*SUPPLIED INFORMATION*

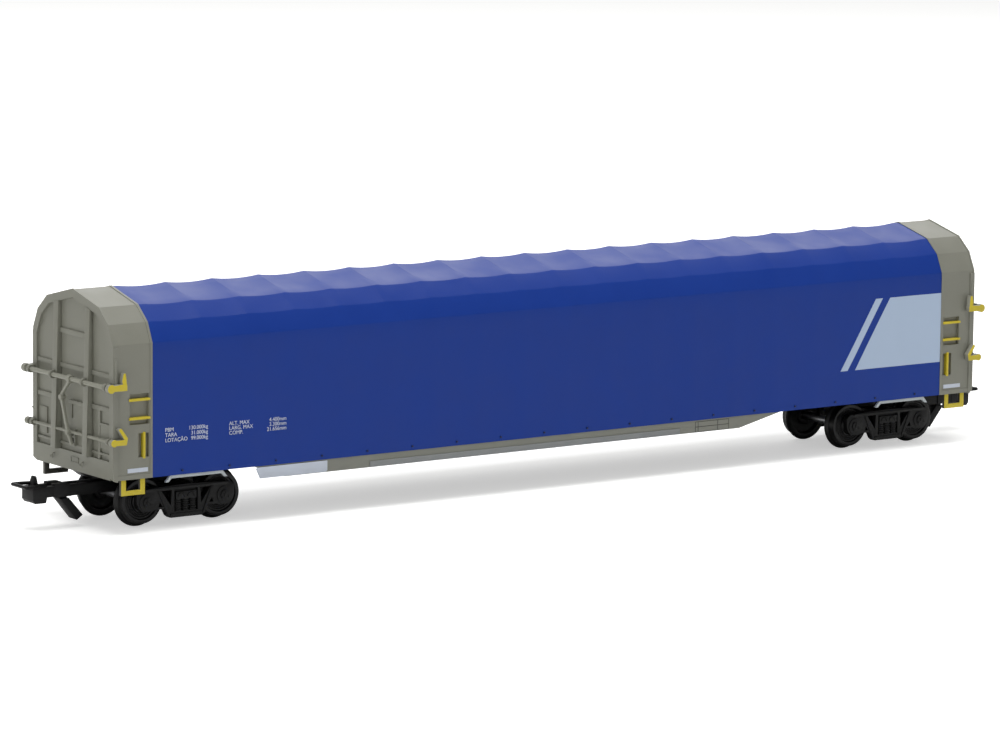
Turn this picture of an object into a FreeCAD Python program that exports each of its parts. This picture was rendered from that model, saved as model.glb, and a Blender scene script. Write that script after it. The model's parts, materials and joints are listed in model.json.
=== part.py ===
import FreeCAD, Part
import math
import os

from FreeCAD import Vector

os.makedirs("parts", exist_ok=True)

# Tarpaulin wagon, a table-top railway model in HO scale (1:87), sizes in mm.
# X runs along the wagon, Y across it, Z up; z = 0 is the lowest point of the
# wheel flanges and the origin is midway along and across the wagon.

# ---- driving dimensions -------------------------------------------------
BODY_LENGTH = 240.5          # over the two end walls
BODY_WIDTH = 34.2            # over the upright sides
SKIRT_Z = 12.4               # bottom edge of tarpaulin and end housings
SHOULDER_Z = 42.0            # top of the upright side
HAUNCH_IN = 2.03             # lower roof break, inwards of the side
HAUNCH_RISE = 4.34           # and above the shoulder
CROWN_IN = 6.02              # upper roof break, inwards of the side
CROWN_RISE = 7.68            # and above the shoulder
RIDGE_RISE = 10.4            # ridge above the shoulder
WALL = 1.3                   # wall of the hood and of the end housings
HOUSING_LENGTH = 10.04       # grey end housing, along X
LIP_LENGTH = 0.6             # raised lip where the housing meets the hood
LIP_RISE = 0.16
HOOD_MARGIN = 1.58           # plain hood between the last bow and the housing
BAY_COUNT = 18               # spans of cloth between the bows
SAG = 0.42                   # how far the cloth sinks between two bows

WALL_RECESS = 0.7            # end panel behind the end frame
END_PANEL_T = 0.9
FRAME_SIDE = 1.4             # end frame, width at the sides
FRAME_TOP_EXTRA = 0.3        # end frame, wider by this under the roof
FRAME_SILL_H = 4.1           # height of the bottom member of the end frame
POST_Y = 6.8
POST_W = 2.0
POST_PROUD_TOP = 0.1         # the posts taper outwards towards their feet
POST_PROUD_FOOT = 1.1
RAIL_T = 0.45                # level bars, standing out from the end panel
TOP_RAIL_Z = 42.2            # undersides of the level bars
UPPER_RAIL_Z = 34.6
MIDDLE_RAIL_Z = 27.2
LOW_RAIL_Z = 17.6
HATCH_Z0 = 18.9              # raised hatch in one side bay
HATCH_Z1 = 24.8
CASE_Z = 27.9                # top of the lock case in the middle bay

CORNER_LENGTH = 1.25         # corner post, along the side
CORNER_DROP = 0.3            # its foot, below the skirt
CORNER_CUT = 0.9             # bevel on the corner's lower end
POCKET_MARGIN = 0.89         # step pockets, from the housing's inner edge
POCKET_DEPTH = 0.8
LADDER_L = 4.8
LADDER_Z0 = 24.4
LADDER_Z1 = 31.1
RUNG_T = 0.55
RUNG_RISE = 0.35             # how far a rung stands out of the side
RUNG_OVERHANG = 0.25
RUNG_INSET = 1.3             # rung centre from the pocket's edge
GRAB_L = 2.6
GRAB_Z0 = 17.1
GRAB_Z1 = 22.4
STEP_LENGTH = 6.0
STEP_INSET = 5.25            # middle of the step from the end wall
STEP_Z = 8.9
STEP_T = 0.9

FLOOR_Z = 12.8               # underside of the floor
FLOOR_T = 1.3
SILL_T = 1.0                 # side sill plate
SILL_INSET = 0.2             # its face behind the side of the hood
SILL_Z = 9.5                 # bottom of the side sill
CENTRE_SILL_W = 4.8
CENTRE_SILL_Z = 10.8
BEARER_PITCH = 24.0
BEARER_COUNT = 6
BEARER_T = 1.2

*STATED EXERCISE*
Return exactly the lines from the beginning of the data above through the one containing "# wheel flanges", please. Include both end lines and add nothing else.

*EXERCISE OUTPUT*
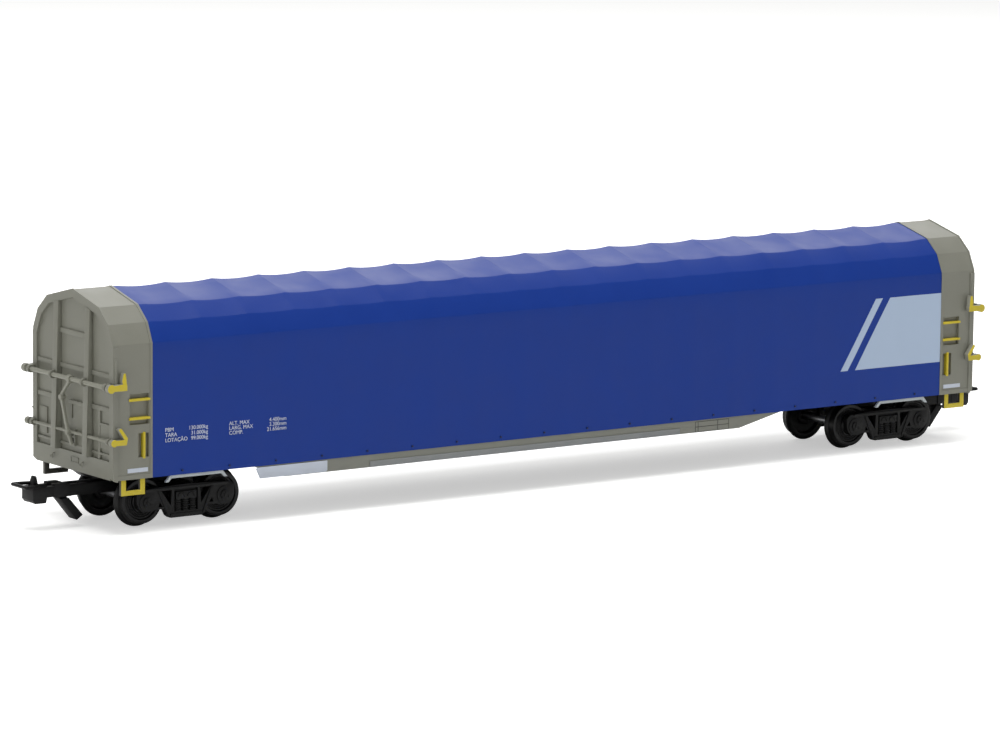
Turn this picture of an object into a FreeCAD Python program that exports each of its parts. This picture was rendered from that model, saved as model.glb, and a Blender scene script. Write that script after it. The model's parts, materials and joints are listed in model.json.
=== part.py ===
import FreeCAD, Part
import math
import os

from FreeCAD import Vector

os.makedirs("parts", exist_ok=True)

# Tarpaulin wagon, a table-top railway model in HO scale (1:87), sizes in mm.
# X runs along the wagon, Y across it, Z up; z = 0 is the lowest point of the
# wheel flanges and the origin is midway along and across the wagon.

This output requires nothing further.